Vega, which has offices in Spain, London and New York, managed about $12 billion a couple of years back and about $6 billion as recently as January. It once was seen as a winner in the growing popularity of hedge funds among large institutions.

But Vega has suffered a series of losses in various markets in the past few years. Most recently, Vega placed a big wager that the price of U.S., European and Japanese bonds would fall, a Vega executive says. Instead, the bond market has rallied sharply in recent weeks, amid signs of slowing global economic growth, leading to losses as bond prices rose. Vega's largest fund, Vega Select Opportunities fund, which manages about $1.4 billion and is run by star trader Ravinder Mehra, lost about 11.5% of its value in September -- much of it coming in the last week of the month -- and is down about 17.5% so far this year.

"We're obviously not pleased about the deep losses but to make money you have to take risk," says Benjamin Mann, a marketing executive at Vega.

Vega's misstep comes as a number of hedge funds -- investment pools catering to wealthy individuals and institutions -- have closed their doors for business. The shutdowns are noteworthy because they include a couple of funds run by managers with sterling pedigrees. Among them: two funds set up by Hans van Hoof, the former Europe chief of Soros Fund Management and another fund run by Thierry Serero, a former manager at Fidelity Investments' Fidelity Europe mutual fund.

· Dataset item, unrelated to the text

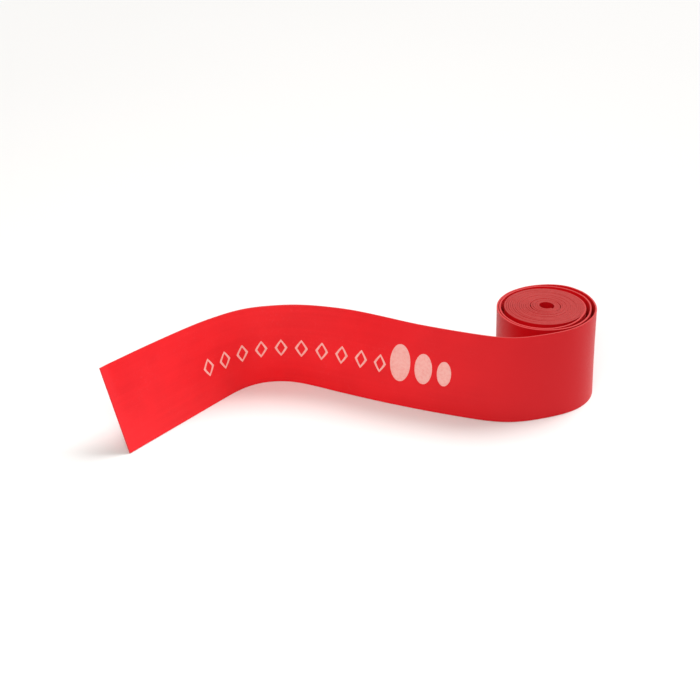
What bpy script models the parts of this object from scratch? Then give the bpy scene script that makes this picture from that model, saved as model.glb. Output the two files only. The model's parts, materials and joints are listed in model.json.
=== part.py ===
"""Stretching strap: one flat latex band, wound into an upright coil, with its free tail standing on edge.

Units are metres and +Z is up. The origin is at the middle of the bottom of the bounding box.
The band is one strip in real life. It is cut here into short solids, end to end, so that the
tail can flex and stretch at the seams and the coil can be wound and let out.
"""
import math

import bmesh
import bpy
import numpy as np

MM = 0.001
COLLECTION = "stretching_strap"

# The band itself
WIDTH = 50.0 * MM
THICKNESS = 1.0 * MM
GAP = 0.3 * MM

# The tight coil: turns at an even pitch round a small open core
PITCH = 1.17 * MM
CORE_RADIUS = 3.6 * MM
CORE_GAP = 0.35 * MM
COIL_RADIUS = 23.1 * MM
CORE_TURNS = 3.5
INNER_TURNS = 6.5
STEPS_PER_TURN = 28

# The two slack turns round it: azimuth in degrees, counter-clockwise, and radius, from the
# tail's root inwards to the tight coil
SLACK_RADII = (
    (41.5, 26.70 * MM), (46, 26.68 * MM), (60, 26.90 * MM), (75, 26.70 * MM), (91, 26.20 * MM),
    (106, 25.60 * MM), (122, 25.05 * MM), (137, 24.95 * MM), (152, 25.00 * MM), (167, 25.20 * MM),
    (181, 25.45 * MM), (211, 26.40 * MM), (240, 27.25 * MM), (269, 27.20 * MM), (298, 26.70 * MM),
    (328, 25.70 * MM), (359, 25.10 * MM), (389, 24.90 * MM), (420, 24.90 * MM), (451, 24.60 * MM),
    (466, 24.20 * MM), (482, 23.85 * MM), (512, 23.80 * MM), (541, 24.20 * MM), (571, 25.10 * MM),
    (600, 25.90 * MM), (629, 25.70 * MM), (658, 24.50 * MM), (690, COIL_RADIUS),
)
# Lean of the slack turns by azimuth, in degrees: below zero, the top edge flares outwards
SLACK_LEAN = (
    (41.5, -4.2), (60, -4.2), (75, -3.3), (91, -2.2), (110, -1.7), (140, -1.6), (160, -1.6),
    (240, -1.6), (260, -1.6), (300, -1.3), (335, -0.8), (350, -0.8), (370, -1.5), (395, -2.2),
    (420, -2.4), (450, -2.0), (480, -1.4), (500, -1.4), (610, -1.4), (630, -1.4), (690, 0.0),
)
SLACK_SPLIT_AZIMUTH = 360.0
SLACK_STEP = 9.0
WINDING_ROOM = 10.5        # degrees left open at the tight coil, so that the slack can be wound in

# The tail's plan: (length, heading in degrees at its end), and the length over which bends soften
TAIL_PLAN = (
    (63 * MM, -157.0), (19 * MM, -161.0), (25 * MM, -197.0),
    (110 * MM, -209.0), (44 * MM, -128.0), (89 * MM, -128.0),
)
BEND_SOFTENING = 10.0 * MM
# Lean of the band from upright, towards the coil's side, in degrees, along the tail
TAIL_LEAN = (
    (0 * MM, -4.2), (8 * MM, -2.9), (20 * MM, -0.7), (50 * MM, 5.0), (100 * MM, 7.9),
    (150 * MM, 8.9), (190 * MM, 11.2), (237 * MM, -2.0), (285 * MM, 11.1), (345 * MM, 22.5),
)

# The tail's seams: the first one, the length of a section, and how each seam moves.
# A hinge's number is the widest swing, in degrees, that its gap leaves room for.
FIRST_SEAM = 21.0 * MM
SECTION_LENGTH = 24.0 * MM
HINGE, SLIDE = "hinge", "slide"
SEAMS = (
    (HINGE, 10.0), (HINGE, 10.0), (HINGE, 10.0), (HINGE, 10.0),
    (SLIDE, 0.0), (SLIDE, 0.0), (SLIDE, 0.0), (SLIDE, 0.0),
    (HINGE, 18.0), (HINGE, 18.0), (HINGE, 18.0),
    (SLIDE, 0.0), (HINGE, 10.0), (HINGE, 10.0),
)
SECTION_STEP = 4.0 * MM

LATEX_RED = (0.62, 0.012, 0.018, 1.0)
LATEX_DARK = (0.50, 0.010, 0.014, 1.0)


def hermite(x, stations):
    """Smooth curve through (x, y) stations, with the slopes of the chords round each."""
    xs = np.array([station[0] for station in stations])
    ys = np.array([station[1] for station in stations])
    chords = np.diff(ys) / np.diff(xs)
    slopes = np.concatenate([chords[:1], (chords[:-1] + chords[1:]) / 2, chords[-1:]])
    x = np.clip(x, xs[0], xs[-1])
    i = np.clip(np.searchsorted(xs, x, side="right") - 1, 0, len(chords) - 1)
    span = xs[i + 1] - xs[i]
    u = (x - xs[i]) / span
    rise = u * u * (3 - 2 * u)
    return (ys[i] * (1 - rise) + ys[i + 1] * rise
            + span * (slopes[i] * u * (1 - u) ** 2 - slopes[i + 1] * u * u * (1 - u)))


def polar(radius, azimuth):
    """Points at a radius and an azimuth in degrees, as rows of x, y."""
    angle = np.radians(azimuth)
    return np.stack([radius * np.cos(angle), radius * np.sin(angle)], -1)


def slack_path(azimuth):
    return polar(hermite(azimuth, SLACK_RADII), azimuth)


def tail_heading(length, start):
    """Heading along the tail, with each bend spread over BEND_SOFTENING either side."""
    plan = ((BEND_SOFTENING, start),) + TAIL_PLAN
    ends = np.cumsum([0.0] + [piece[0] for piece in plan])
    first = start + math.degrees(BEND_SOFTENING / SLACK_RADII[0][1])
    headings = [first] + [piece[1] for piece in plan]
    spread = BEND_SOFTENING * np.arange(-4, 5) / 4
    return np.mean([np.interp(length + BEND_SOFTENING + d, ends, headings) for d in spread], axis=0)


def tail_table():
    """The tail sampled every millimetre: length, foot points and headings."""
    total = sum(piece[0] for piece in TAIL_PLAN)
    length = np.linspace(0.0, total, int(round(total / MM)) + 1)
    root, before = slack_path(np.array([SLACK_RADII[0][0], SLACK_RADII[0][0] + 0.5]))
    start = math.degrees(math.atan2(root[1] - before[1], root[0] - before[0]))
    heading = tail_heading(length, start)
    direction = polar(1.0, heading)
    steps = (direction[1:] + direction[:-1]) / 2 * (length[1] - length[0])
    foot = np.concatenate([[root], root + np.cumsum(steps, axis=0)])
    return length, foot, heading


class Band:
    """The path of the band's middle, as foot points on the floor and unit vectors up its width."""

    def __init__(self):
        self.length, self.foot, self.heading = tail_table()

    def tail(self, distances):
        foot = np.stack([np.interp(distances, self.length, self.foot[:, k]) for k in (0, 1)], -1)
        heading = np.interp(distances, self.length, self.heading)
        return self.with_lean(foot, heading, hermite(distances, TAIL_LEAN))

    def slack(self, azimuths):
        ahead = slack_path(azimuths - 0.5) - slack_path(azimuths + 0.5)
        heading = np.degrees(np.arctan2(ahead[:, 1], ahead[:, 0]))
        return self.with_lean(slack_path(azimuths), heading, hermite(azimuths, SLACK_LEAN))

    @staticmethod
    def with_lean(foot, heading, lean):
        lean = np.radians(lean)
        away = polar(1.0, heading - 90.0)
        up = np.concatenate([away * np.sin(lean)[:, None], np.cos(lean)[:, None]], -1)
        rise = THICKNESS / 2 * np.abs(np.sin(lean))
        return np.concatenate([foot, rise[:, None]], -1), up


def seam_gap(swing, lean):
    """Room at a seam, so that a leaning edge clears its neighbour at the hinge's widest swing."""
    reach = WIDTH / 2 * abs(math.sin(math.radians(lean))) + THICKNESS / 2
    return GAP + reach * math.sin(math.radians(swing))


def tail_sections():
    """Start and end of each section of the tail, with half a seam's gap left at each end."""
    total = sum(piece[0] for piece in TAIL_PLAN)
    seams = [FIRST_SEAM + i * SECTION_LENGTH for i in range(len(SEAMS))]
    gaps = [seam_gap(SEAMS[i][1], float(hermite(s, TAIL_LEAN))) for i, s in enumerate(seams)]
    ends = [s - gap / 2 for s, gap in zip(seams[1:], gaps[1:])] + [total]
    return seams, gaps, [(s + gap / 2, end) for s, gap, end in zip(seams, gaps, ends)]


def frame_shift(band):
    """Shift that puts the origin in the middle of the whole object's box."""
    foot, up = band.tail(band.length)
    slack_foot, slack_up = band.slack(np.arange(SLACK_RADII[0][0], SLACK_SPLIT_AZIMUTH, 1.0))
    edges = np.concatenate([foot, foot + up * WIDTH, slack_foot, slack_foot + slack_up * WIDTH])
    return -(edges.min(axis=0) + edges.max(axis=0))[:2] / 2


def make_material(name, colour, roughness):
    material = bpy.data.materials.new(name)
    material.use_nodes = True
    shader = material.node_tree.nodes["Principled BSDF"]
    shader.inputs["Base Color"].default_value = colour
    shader.inputs["Roughness"].default_value = roughness
    shader.inputs["Metallic"].default_value = 0.0
    return material


def make_strip(name, stations, material, collection, origin):
    """A ribbon pulled up from its foot line, given the band's thickness by Solidify."""
    foot, up = stations
    bm = bmesh.new()
    low = [bm.verts.new((p[0] - origin[0], p[1] - origin[1], p[2])) for p in foot]
    edges = [bm.edges.new(pair) for pair in zip(low[:-1], low[1:])]
    raised = bmesh.ops.extrude_edge_only(bm, edges=edges)["geom"]
    high = [item for item in raised if isinstance(item, bmesh.types.BMVert)]
    by_place = {tuple(round(c, 9) for c in vert.co): vert for vert in high}
    for vert, direction in zip(low, up):
        top = by_place[tuple(round(c, 9) for c in vert.co)]
        top.co = [c + WIDTH * d for c, d in zip(vert.co, direction)]
    bmesh.ops.recalc_face_normals(bm, faces=bm.faces[:])
    mesh = bpy.data.meshes.new(name)
    bm.to_mesh(mesh)
    bm.free()
    mesh.shade_smooth()
    mesh.set_sharp_from_angle(angle=math.radians(40))
    strip = bpy.data.objects.new(name, mesh)
    strip.location = (origin[0], origin[1], 0.0)
    collection.objects.link(strip)
    strip.data.materials.append(material)
    solidify = strip.modifiers.new("thickness", "SOLIDIFY")
    solidify.thickness = THICKNESS
    solidify.offset = 0.0
    solidify.use_even_offset = True
    return strip


def shifted(stations, shift):
    foot, up = stations
    return foot + np.array([shift[0], shift[1], 0.0]), up


def coil_stations(outer_radius, turns, last_azimuth):
    """An upright spiral that ends at last_azimuth, on outer_radius, and runs inwards."""
    steps = int(round(turns * STEPS_PER_TURN))
    azimuth = last_azimuth + 360.0 / STEPS_PER_TURN * np.arange(steps + 1)
    radius = outer_radius - PITCH * (azimuth - last_azimuth) / 360.0
    foot = np.concatenate([polar(radius, azimuth), np.zeros((steps + 1, 1))], -1)
    return (foot, np.tile([0.0, 0.0, 1.0], (steps + 1, 1))), radius[-1], azimuth[-1]


def end_gap_angle(radius):
    return math.degrees(GAP / radius)


def make_coil(material, collection, shift):
    """The tight coil in three nodes, each picking up where the one outside it ends."""
    start = SLACK_RADII[-1][0] + end_gap_angle(COIL_RADIUS)
    whole = (COIL_RADIUS - CORE_RADIUS - THICKNESS / 2 - CORE_GAP) / PITCH
    outer = whole - CORE_TURNS - INNER_TURNS
    radius = COIL_RADIUS
    names = ("coil_outer_turns", "coil_inner_turns", "coil_core_turns")
    for name, turns in zip(names, (outer, INNER_TURNS, CORE_TURNS)):
        stations, radius, azimuth = coil_stations(radius, turns, start)
        make_strip(name, shifted(stations, shift), material, collection, shift)
        start = azimuth + end_gap_angle(radius)
        if name == "coil_inner_turns":
            radius -= CORE_GAP


def make_slack(band, material, collection, shift):
    """The slack turns; the outer one runs on along the tail as far as the first seam."""
    first = SLACK_SPLIT_AZIMUTH + end_gap_angle(SLACK_RADII[0][1])
    last = SLACK_RADII[-1][0] - WINDING_ROOM
    inner = np.linspace(last, first, int((last - first) / SLACK_STEP) + 2)
    inner_stations = shifted(band.slack(inner), shift)
    make_strip("slack_turn_inner", inner_stations, material, collection, shift)
    turn = np.arange(SLACK_SPLIT_AZIMUTH, SLACK_RADII[0][0], -SLACK_STEP)
    gap = seam_gap(SEAMS[0][1], float(hermite(FIRST_SEAM, TAIL_LEAN)))
    run = np.linspace(0.0, FIRST_SEAM - gap / 2, int(FIRST_SEAM / SECTION_STEP) + 1)
    pairs = zip(band.slack(turn), band.tail(run))
    outer_stations = tuple(np.concatenate(pair) for pair in pairs)
    make_strip("slack_turn_outer", shifted(outer_stations, shift), material, collection, shift)


def make_tail(band, material, collection, shift):
    """One solid for each section, with its origin on the seam that it turns or slides at."""
    seams, _, sections = tail_sections()
    for number, (seam, (start, end)) in enumerate(zip(seams, sections), 1):
        count = int(round((end - start) / SECTION_STEP))
        stations = shifted(band.tail(np.linspace(start, end, count + 1)), shift)
        foot, up = shifted(band.tail(np.array([seam])), shift)
        origin = foot[0] + up[0] * WIDTH / 2
        make_strip(f"tail_section_{number:02d}", stations, material, collection, origin)


def main():
    for thing in list(bpy.data.objects):
        bpy.data.objects.remove(thing)
    collection = bpy.data.collections.new(COLLECTION)
    bpy.context.scene.collection.children.link(collection)
    band = Band()
    shift = frame_shift(band)
    coil_latex = make_material("coil_latex", LATEX_DARK, 0.5)
    tail_latex = make_material("tail_latex", LATEX_RED, 0.45)
    make_coil(coil_latex, collection, shift)
    make_slack(band, coil_latex, collection, shift)
    make_tail(band, tail_latex, collection, shift)


main()
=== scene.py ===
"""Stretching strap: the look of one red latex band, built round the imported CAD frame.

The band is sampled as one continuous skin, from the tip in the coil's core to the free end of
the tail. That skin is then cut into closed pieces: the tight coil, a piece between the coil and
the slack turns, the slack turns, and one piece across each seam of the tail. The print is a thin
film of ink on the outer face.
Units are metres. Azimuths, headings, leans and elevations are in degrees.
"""

import json
import math

import bpy
import numpy as np
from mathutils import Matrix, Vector

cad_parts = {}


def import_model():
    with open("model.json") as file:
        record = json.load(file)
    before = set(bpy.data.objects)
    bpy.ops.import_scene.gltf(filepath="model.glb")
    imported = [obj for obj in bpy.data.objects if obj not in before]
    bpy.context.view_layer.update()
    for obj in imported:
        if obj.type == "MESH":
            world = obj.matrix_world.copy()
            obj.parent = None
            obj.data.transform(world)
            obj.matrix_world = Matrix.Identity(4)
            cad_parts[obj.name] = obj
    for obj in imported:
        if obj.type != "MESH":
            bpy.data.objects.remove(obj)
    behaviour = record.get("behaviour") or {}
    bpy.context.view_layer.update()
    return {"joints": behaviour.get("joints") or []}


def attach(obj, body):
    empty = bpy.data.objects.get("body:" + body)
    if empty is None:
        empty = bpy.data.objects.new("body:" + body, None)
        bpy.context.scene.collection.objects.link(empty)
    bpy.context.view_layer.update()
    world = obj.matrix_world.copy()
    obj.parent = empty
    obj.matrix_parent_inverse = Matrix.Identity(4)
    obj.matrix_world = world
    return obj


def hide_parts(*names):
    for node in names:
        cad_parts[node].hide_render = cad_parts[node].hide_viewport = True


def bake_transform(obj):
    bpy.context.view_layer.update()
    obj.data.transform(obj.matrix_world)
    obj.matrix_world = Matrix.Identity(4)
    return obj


MM = 0.001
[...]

"The number of hedge funds will go down as there is consolidation among players in the industry and some funds go out of business," predicts Jamie Dimon, chief executive of J.P. Morgan Chase & Co., which bought a majority stake in hedge fund Highbridge Capital Management in 2004.

The fund closures, which stem from a variety of reasons, underscore a numbing fact about the hedge-fund business: Even though new hedge funds seem to be popping up every day, almost half as many funds have been closing their doors since 2005.

Since January 2005, a total of 2,622 new hedge funds have been launched, according to Chicago-based Hedge Fund Research Inc., which compiles data on the industry. But 1,071 funds closed during that time. In 2005 alone, 848 funds closed, representing 11.4% of the funds in operation at the start of that year. This is more than double the closure rate of 2004, when 296 funds shut, or 4.7% of the funds in business at the start of that year.

The proliferation of hedge funds in recent years -- the number of funds has doubled in the past five years -- has meant more funds chasing fewer ideas, squeezing returns and triggering big market swings. Hedge funds have returned an average of 6.9% this year through the end of August, according to Hedge Fund Research's composite index. That compares with full-year returns ranging from 31.2% in 1999 to minus 1.45% in 2002. In 2004 and 2005, Hedge Fund Research's composite index returned slightly over 9% each year.

What's more, the hedge-fund world increasingly is becoming bifurcated, with hot funds run by managers like Eric Mindich's attracting the buzz -- and the bucks from investors. About 300 hedge funds manage more than $1 billion each and represent roughly 90% of the assets in the industry today. "In the older days, raising $100 million was great," says Richard Portogallo, head of U.S. stocks at Morgan Stanley. "Now it is not going to be good enough."

Some burned investors have become skeptical of hedge funds. "I am skittish to say the least," says Dan McAllister, San Diego County treasurer who sits on the board of the $7.7 billion San Diego County Employees Retirement Association, which had about $175 million invested in Amaranth. Amaranth declined to comment.

Despite an annualized 16.9% return since inception, the "performance these past two years has been below my standards," says Narragansett's managing partner Joseph L. Dowling III. So far this year, Narragansett I LP is down 2% as of Aug. 31.

Mr. van Hoof, citing his experience at Bankers Trust and with billionaire hedge-fund manager George Soros, says he is "used to 15% to 20% years." Despite a strong start in 2003, which boosted assets to $850 million in 2004 from $20 million, his funds' performance faltered lately. Last year and so far this year, Mr. van Hoof's funds were up slightly over 3%, he says. "I am 90% sure I will be back but I need some time out to think about why we didn't do as well as we should have," Mr. van Hoof says.

Mr. Serero's C60 Capital was one of the funds that was forced to contend with the challenges of being small. Despite strong returns, the fund remained below the $50 million mark for most of its short life. "We had a bit of chicken and egg problem," says Mr. Serero about his decision to return money to investors. "We were too small to get the big investors."